Directions: Will you quote all of the entries, word for word?

(Data listing)
□ □ □ □
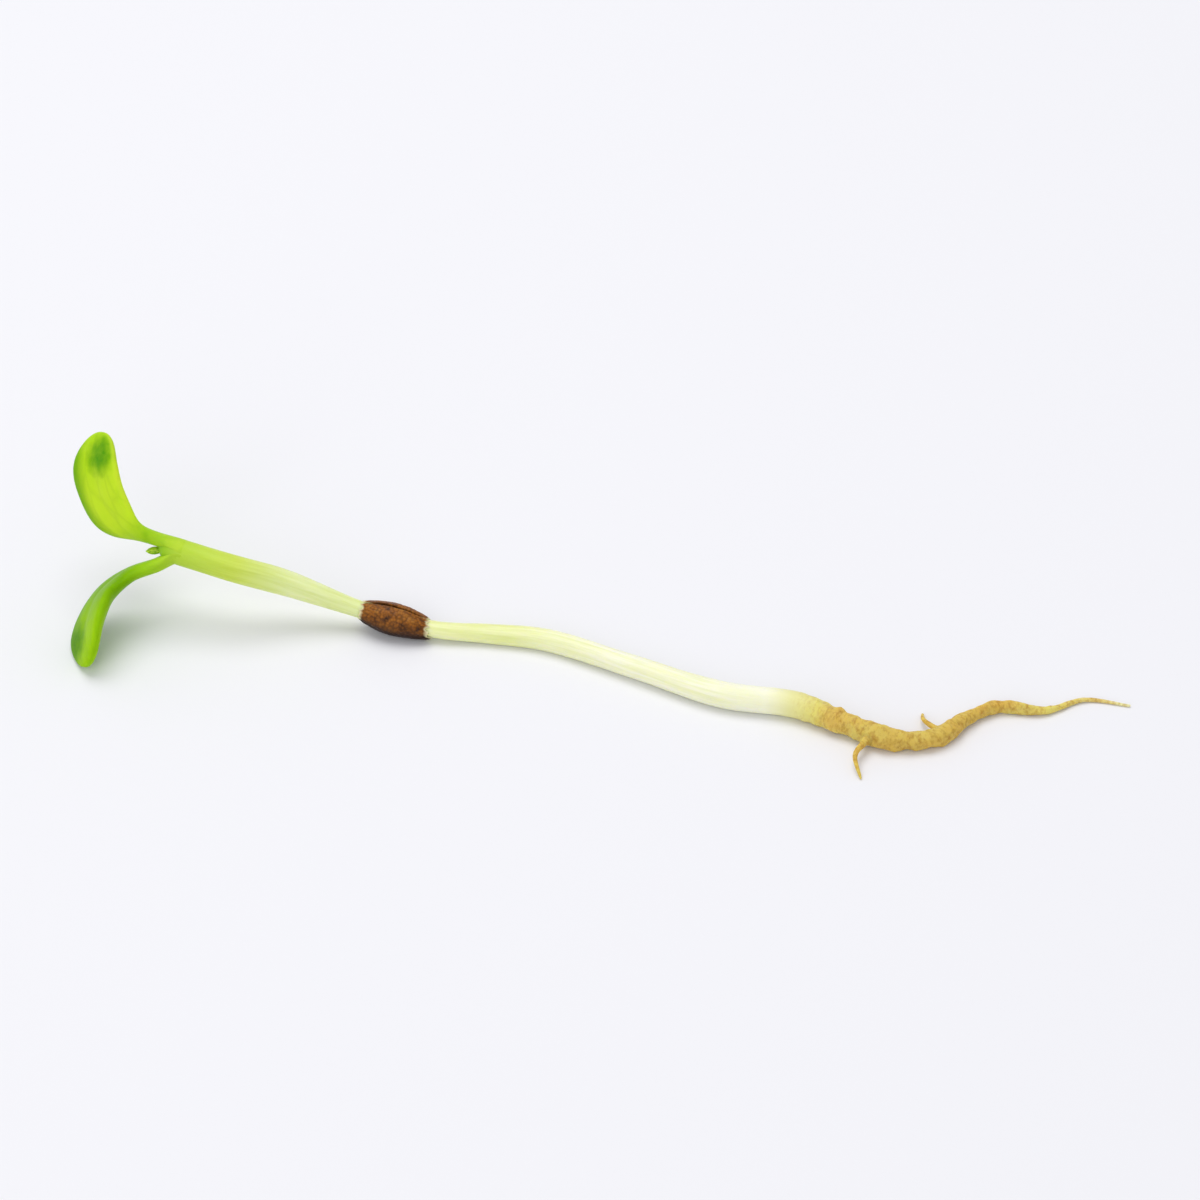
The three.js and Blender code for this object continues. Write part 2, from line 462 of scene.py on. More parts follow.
def stem_material(colours, sizes):
    """Hypocotyl: living tissue under a thin moist skin. Light goes deep into it, so its edges glow and
    its cell files show as faint lengthwise streaks. It greens towards the leaves and yellows towards
    the root."""
    material, tree = new_material("hypocotyl_moist_skin")
    straight, parts = place_on_piece(tree)
    stops = [
        # Darker green where the stem's rounded end fills the crotch: painted shade between the two
        # stalks.
        (-CROTCH_MM, colours.crotch_shade),
        (0.0, colours.fork),
        (2.1, colours.stem_green),
        (4.4, colours.stem_pale),
        (7.8, colours.stem_pale),
        # Dark brown under the husk, seen through its slit: painted shade of the husk over the stem.
        (8.2, colours.stem_husk_shade),
        (9.2, colours.stem_husk_shade),
        (9.5, colours.stem_cream),
        (13.0, colours.stem_cream),
        (17.4, colours.stem_white),
        (23.8, colours.stem_white),
        (STEM_LENGTH_MM, colours.collar),
    ]
    hue = ramp_by_mm(tree, parts["Z"], stops)
    files = add(tree, "Mapping", {"Vector": straight, "Scale": (1, 1, 0.05)})
    inputs = {"Scale": 1 / sizes.cell_file, "Detail": 4.0, "Roughness": 0.6}
    streaks = add(tree, "TexNoise", {"Vector": files, **inputs})
    white = linear("#ffffff")
    tone = add(tree, "ValToRGB", {"Fac": streaks}, stops=[(0.3, colours.stem_streak), (0.62, white)])
    streaked = fading_at_joins(tree, parts["Z"], 0.8, (0.0, 1.8), (STEM_LENGTH_MM, 21.5))
    cells = add(tree, "TexNoise", {"Vector": straight, "Scale": 1 / (0.06 * MM), "Detail": 2.0})
    relief = add(tree, "Math", {0: streaks, 1: cells}, operation="ADD")
    inputs = {"Value": cells, "From Min": 0.3, "From Max": 0.7, "To Min": 0.26, "To Max": 0.44}
    shader = {
        **MOIST_SKIN,
        "Base Color": layered(tree, hue, (streaked, tone), blend="MULTIPLY"),
        "Roughness": add(tree, "MapRange", inputs),
        "Subsurface Weight": fading_at_joins(tree, parts["Z"], 0.6, (0.0, 1.0), (24.7, 23.6)),
        "Normal": add(tree, "Bump", {"Strength": 0.6, "Distance": 0.015 * MM, "Height": relief}),
    }
    return finish_material(material, shader)


def leaf_material(name, colours, sizes, blade, deep, light, rim, shaded_side):
    """Seed leaf: fleshy green tissue under a smooth waxy cuticle. It is darkest along the veins and
    under painted shade in the cup near its tip and on one side, pale on the thin rim with a painted
    highlight there, and turns to the stem's colour on its stalk.

    blade gives colours against the share of the leaf's length, deep is the colour of the veins and of
    the painted shade in the cup and on the shaded side, light that of the mottling and rim that of the
    rim and its painted highlight. shaded_side is the side of the middle line that takes the painted
    shade, 1 or -1 across the leaf.
    """
    material, tree = new_material(name)
    straight, parts = place_on_piece(tree)
    share = add(tree, "MapRange", {"Value": parts["Z"], "From Max": 6.6 * MM})
    stops = [(0.0, colours.foot), (0.03, colours.fork), (0.22, colours.stalk), *blade]
    hue = add(tree, "ValToRGB", {"Fac": share}, stops=stops)
    # Painted shade in the cup near the tip: a ragged round patch of the deep colour.
    edge = add(tree, "TexNoise", {"Vector": straight, "Scale": 1 / (0.35 * MM), "Detail": 4.0})
    inputs = {0: straight, 1: Vector(LEAF_CUP_SHADE_MM) * MM}
    away = add(tree, "VectorMath", inputs, operation="DISTANCE").outputs["Value"]
    ragged = add(tree, "Math", {0: edge, 1: 0.5 * MM, 2: away}, operation="MULTIPLY_ADD")
    inputs = {"From Min": 0.55 * MM, "From Max": 1.2 * MM, "To Min": 0.95, "To Max": 0.0}
    cup_shade = add(tree, "MapRange", {"Value": ragged, **inputs})
    stretched = add(tree, "Mapping", {"Vector": straight, "Scale": (1, 0.4, 0.3)})
    inputs = {"Vector": stretched, "Scale": 1 / sizes.vein_gap, "Randomness": 0.9}
    veins = add(tree, "TexVoronoi", inputs, feature="DISTANCE_TO_EDGE")
    inputs = {"Value": veins, "From Max": 0.16, "To Min": 0.12, "To Max": 0.0}
    veined = add(tree, "MapRange", inputs)
    inputs = {"Scale": 1 / (0.5 * MM), "Detail": 5.0, "Roughness": 0.6}
    mottle = add(tree, "TexNoise", {"Vector": straight, **inputs})
    inputs = {"Value": mottle, "From Min": 0.4, "From Max": 0.75, "To Max": 0.25}
    mottled = add(tree, "MapRange", inputs)
    # Painted shade along one side of the blade, the side turned from the light.
    inputs = {"From Min": shaded_side * 1.05 * MM, "From Max": shaded_side * 0.45 * MM}
    shaded_flank = add(tree, "MapRange", {"Value": parts["X"], **inputs, "To Min": 0.7, "To Max": 0.0})
    # Pale thin rim, with a painted highlight where the rim catches the light.
    thin = add(tree, "Attribute", {}, attribute_name="rim").outputs["Fac"]
    coats = [(cup_shade, deep), (veined, deep), (mottled, light), (shaded_flank, deep), (thin, rim)]
    inputs = {"Vector": straight, "Scale": 1 / (0.07 * MM)}
    cells = add(tree, "TexVoronoi", inputs, feature="SMOOTH_F1")
    relief = add(tree, "Math", {0: cells, 1: veined}, operation="SUBTRACT")
    inputs = {"Value": mottle, "From Min": 0.3, "From Max": 0.7, "To Min": 0.3, "To Max": 0.46}
    shader = {
        "Base Color": layered(tree, hue, *coats),
        "Roughness": add(tree, "MapRange", inputs),
        "IOR": 1.42,
        "Specular IOR Level": 0.05,
        "Subsurface Weight": fading_at_joins(tree, parts["Z"], 0.5, (0.0, 1.0)),
        "Subsurface Radius": (0.9, 1.0, 0.12),
        "Subsurface Scale": 0.24 * MM,
        "Normal": add(tree, "Bump", {"Strength": 0.5, "Distance": 0.02 * MM, "Height": relief}),
    }
    return finish_material(material, shader)


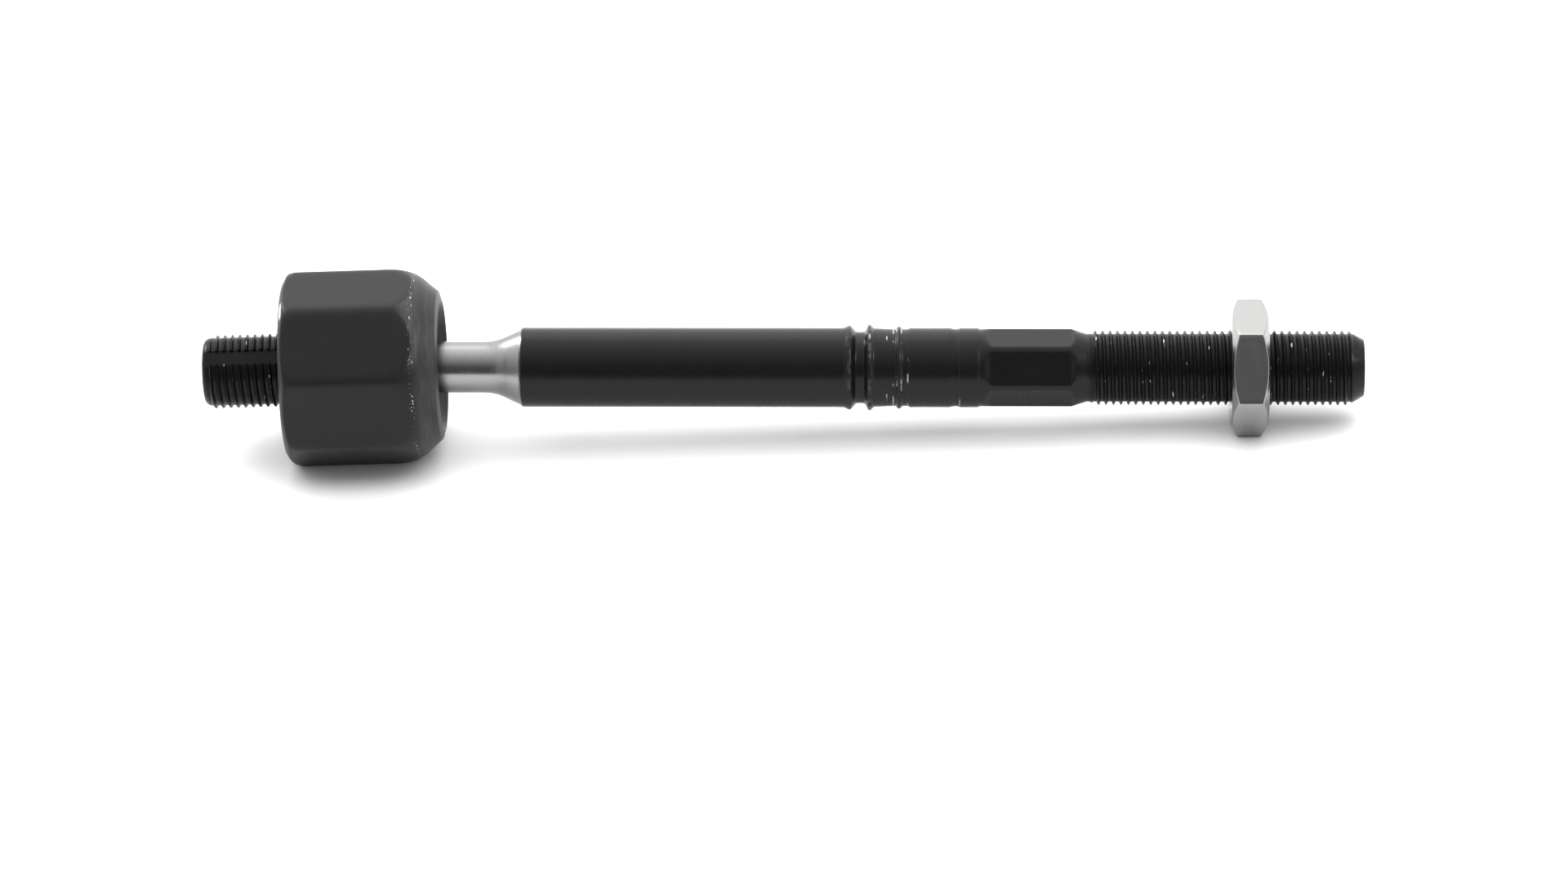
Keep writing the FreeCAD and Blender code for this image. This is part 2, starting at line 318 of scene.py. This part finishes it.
□ □ □ □
Task solution:
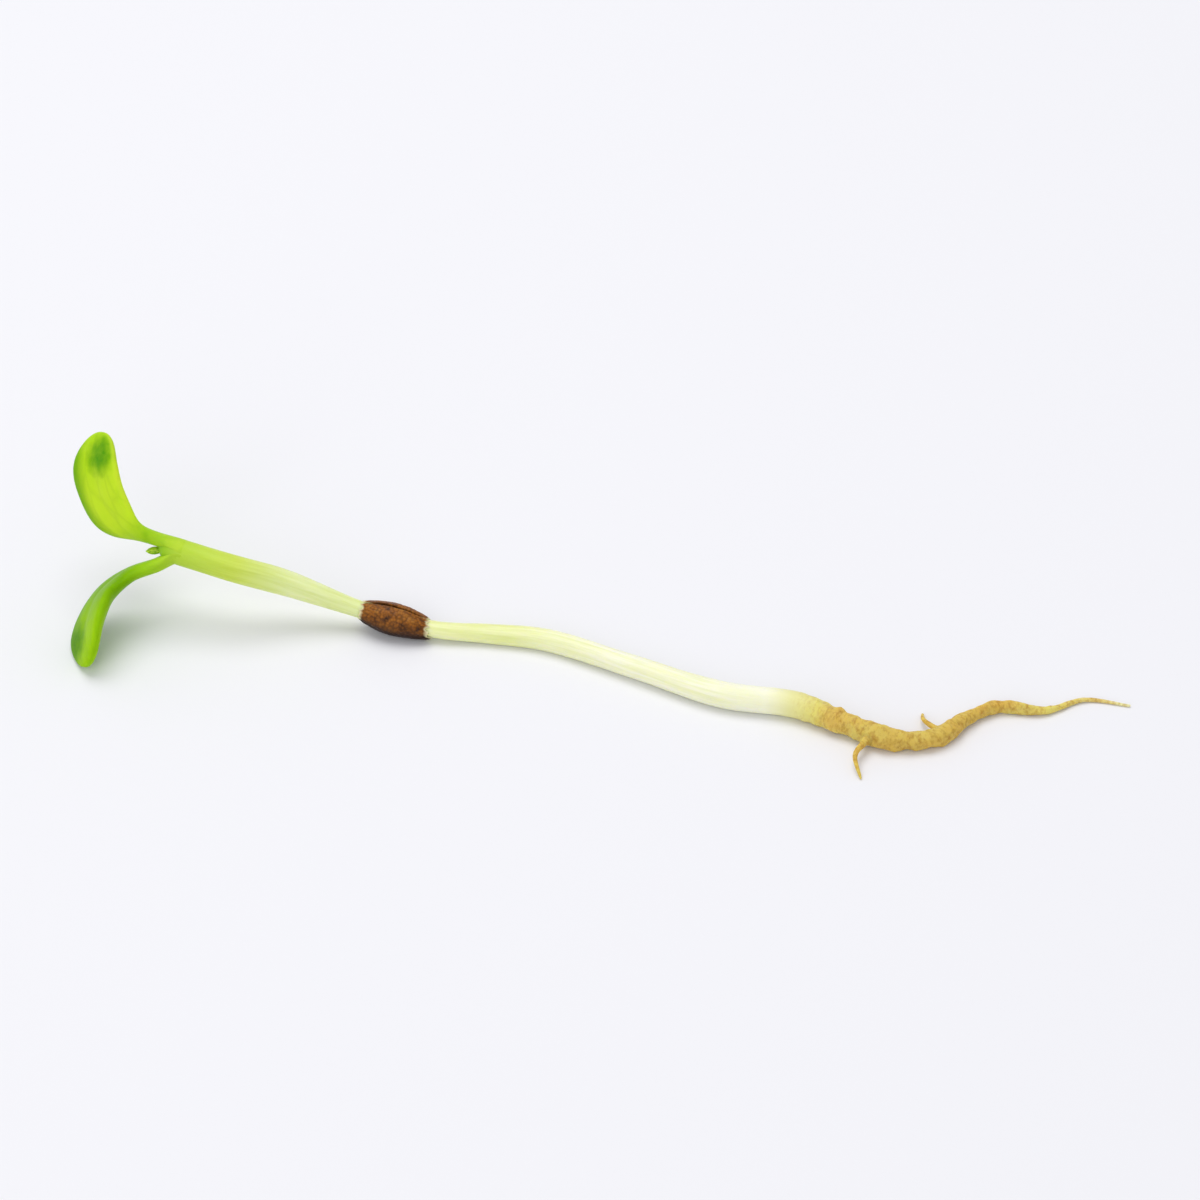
The three.js and Blender code for this object continues. Write part 2, from line 462 of scene.py on. More parts follow.
def stem_material(colours, sizes):
    """Hypocotyl: living tissue under a thin moist skin. Light goes deep into it, so its edges glow and
    its cell files show as faint lengthwise streaks. It greens towards the leaves and yellows towards
    the root."""
    material, tree = new_material("hypocotyl_moist_skin")
    straight, parts = place_on_piece(tree)
    stops = [
        # Darker green where the stem's rounded end fills the crotch: painted shade between the two
        # stalks.
        (-CROTCH_MM, colours.crotch_shade),
        (0.0, colours.fork),
        (2.1, colours.stem_green),
        (4.4, colours.stem_pale),
        (7.8, colours.stem_pale),
        # Dark brown under the husk, seen through its slit: painted shade of the husk over the stem.
        (8.2, colours.stem_husk_shade),
        (9.2, colours.stem_husk_shade),
        (9.5, colours.stem_cream),
        (13.0, colours.stem_cream),
        (17.4, colours.stem_white),
        (23.8, colours.stem_white),
        (STEM_LENGTH_MM, colours.collar),
    ]
    hue = ramp_by_mm(tree, parts["Z"], stops)
    files = add(tree, "Mapping", {"Vector": straight, "Scale": (1, 1, 0.05)})
    inputs = {"Scale": 1 / sizes.cell_file, "Detail": 4.0, "Roughness": 0.6}
    streaks = add(tree, "TexNoise", {"Vector": files, **inputs})
    white = linear("#ffffff")
    tone = add(tree, "ValToRGB", {"Fac": streaks}, stops=[(0.3, colours.stem_streak), (0.62, white)])
    streaked = fading_at_joins(tree, parts["Z"], 0.8, (0.0, 1.8), (STEM_LENGTH_MM, 21.5))
    cells = add(tree, "TexNoise", {"Vector": straight, "Scale": 1 / (0.06 * MM), "Detail": 2.0})
    relief = add(tree, "Math", {0: streaks, 1: cells}, operation="ADD")
    inputs = {"Value": cells, "From Min": 0.3, "From Max": 0.7, "To Min": 0.26, "To Max": 0.44}
    shader = {
        **MOIST_SKIN,
        "Base Color": layered(tree, hue, (streaked, tone), blend="MULTIPLY"),
        "Roughness": add(tree, "MapRange", inputs),
        "Subsurface Weight": fading_at_joins(tree, parts["Z"], 0.6, (0.0, 1.0), (24.7, 23.6)),
        "Normal": add(tree, "Bump", {"Strength": 0.6, "Distance": 0.015 * MM, "Height": relief}),
    }
    return finish_material(material, shader)


def leaf_material(name, colours, sizes, blade, deep, light, rim, shaded_side):
    """Seed leaf: fleshy green tissue under a smooth waxy cuticle. It is darkest along the veins and
    under painted shade in the cup near its tip and on one side, pale on the thin rim with a painted
    highlight there, and turns to the stem's colour on its stalk.

    blade gives colours against the share of the leaf's length, deep is the colour of the veins and of
    the painted shade in the cup and on the shaded side, light that of the mottling and rim that of the
    rim and its painted highlight. shaded_side is the side of the middle line that takes the painted
    shade, 1 or -1 across the leaf.
    """
    material, tree = new_material(name)
    straight, parts = place_on_piece(tree)
    share = add(tree, "MapRange", {"Value": parts["Z"], "From Max": 6.6 * MM})
    stops = [(0.0, colours.foot), (0.03, colours.fork), (0.22, colours.stalk), *blade]
    hue = add(tree, "ValToRGB", {"Fac": share}, stops=stops)
    # Painted shade in the cup near the tip: a ragged round patch of the deep colour.
    edge = add(tree, "TexNoise", {"Vector": straight, "Scale": 1 / (0.35 * MM), "Detail": 4.0})
    inputs = {0: straight, 1: Vector(LEAF_CUP_SHADE_MM) * MM}
    away = add(tree, "VectorMath", inputs, operation="DISTANCE").outputs["Value"]
    ragged = add(tree, "Math", {0: edge, 1: 0.5 * MM, 2: away}, operation="MULTIPLY_ADD")
    inputs = {"From Min": 0.55 * MM, "From Max": 1.2 * MM, "To Min": 0.95, "To Max": 0.0}
    cup_shade = add(tree, "MapRange", {"Value": ragged, **inputs})
    stretched = add(tree, "Mapping", {"Vector": straight, "Scale": (1, 0.4, 0.3)})
    inputs = {"Vector": stretched, "Scale": 1 / sizes.vein_gap, "Randomness": 0.9}
    veins = add(tree, "TexVoronoi", inputs, feature="DISTANCE_TO_EDGE")
    inputs = {"Value": veins, "From Max": 0.16, "To Min": 0.12, "To Max": 0.0}
    veined = add(tree, "MapRange", inputs)
    inputs = {"Scale": 1 / (0.5 * MM), "Detail": 5.0, "Roughness": 0.6}
    mottle = add(tree, "TexNoise", {"Vector": straight, **inputs})
    inputs = {"Value": mottle, "From Min": 0.4, "From Max": 0.75, "To Max": 0.25}
    mottled = add(tree, "MapRange", inputs)
    # Painted shade along one side of the blade, the side turned from the light.
    inputs = {"From Min": shaded_side * 1.05 * MM, "From Max": shaded_side * 0.45 * MM}
    shaded_flank = add(tree, "MapRange", {"Value": parts["X"], **inputs, "To Min": 0.7, "To Max": 0.0})
    # Pale thin rim, with a painted highlight where the rim catches the light.
    thin = add(tree, "Attribute", {}, attribute_name="rim").outputs["Fac"]
    coats = [(cup_shade, deep), (veined, deep), (mottled, light), (shaded_flank, deep), (thin, rim)]
    inputs = {"Vector": straight, "Scale": 1 / (0.07 * MM)}
    cells = add(tree, "TexVoronoi", inputs, feature="SMOOTH_F1")
    relief = add(tree, "Math", {0: cells, 1: veined}, operation="SUBTRACT")
    inputs = {"Value": mottle, "From Min": 0.3, "From Max": 0.7, "To Min": 0.3, "To Max": 0.46}
    shader = {
        "Base Color": layered(tree, hue, *coats),
        "Roughness": add(tree, "MapRange", inputs),
        "IOR": 1.42,
        "Specular IOR Level": 0.05,
        "Subsurface Weight": fading_at_joins(tree, parts["Z"], 0.5, (0.0, 1.0)),
        "Subsurface Radius": (0.9, 1.0, 0.12),
        "Subsurface Scale": 0.24 * MM,
        "Normal": add(tree, "Bump", {"Strength": 0.5, "Distance": 0.02 * MM, "Height": relief}),
    }
    return finish_material(material, shader)


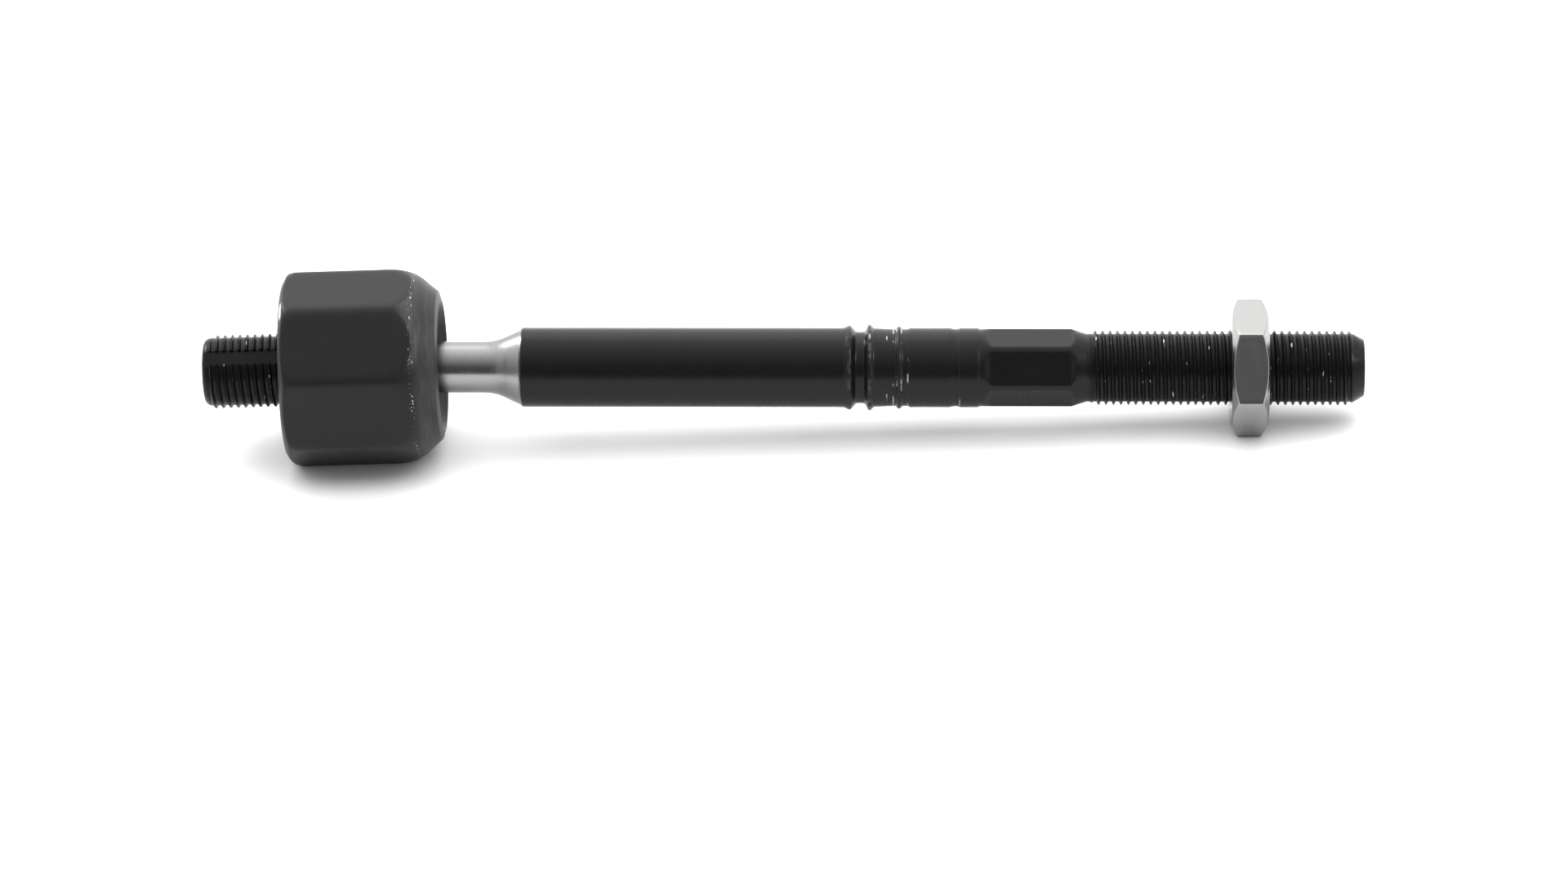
Keep writing the FreeCAD and Blender code for this image. This is part 2, starting at line 318 of scene.py. This part finishes it.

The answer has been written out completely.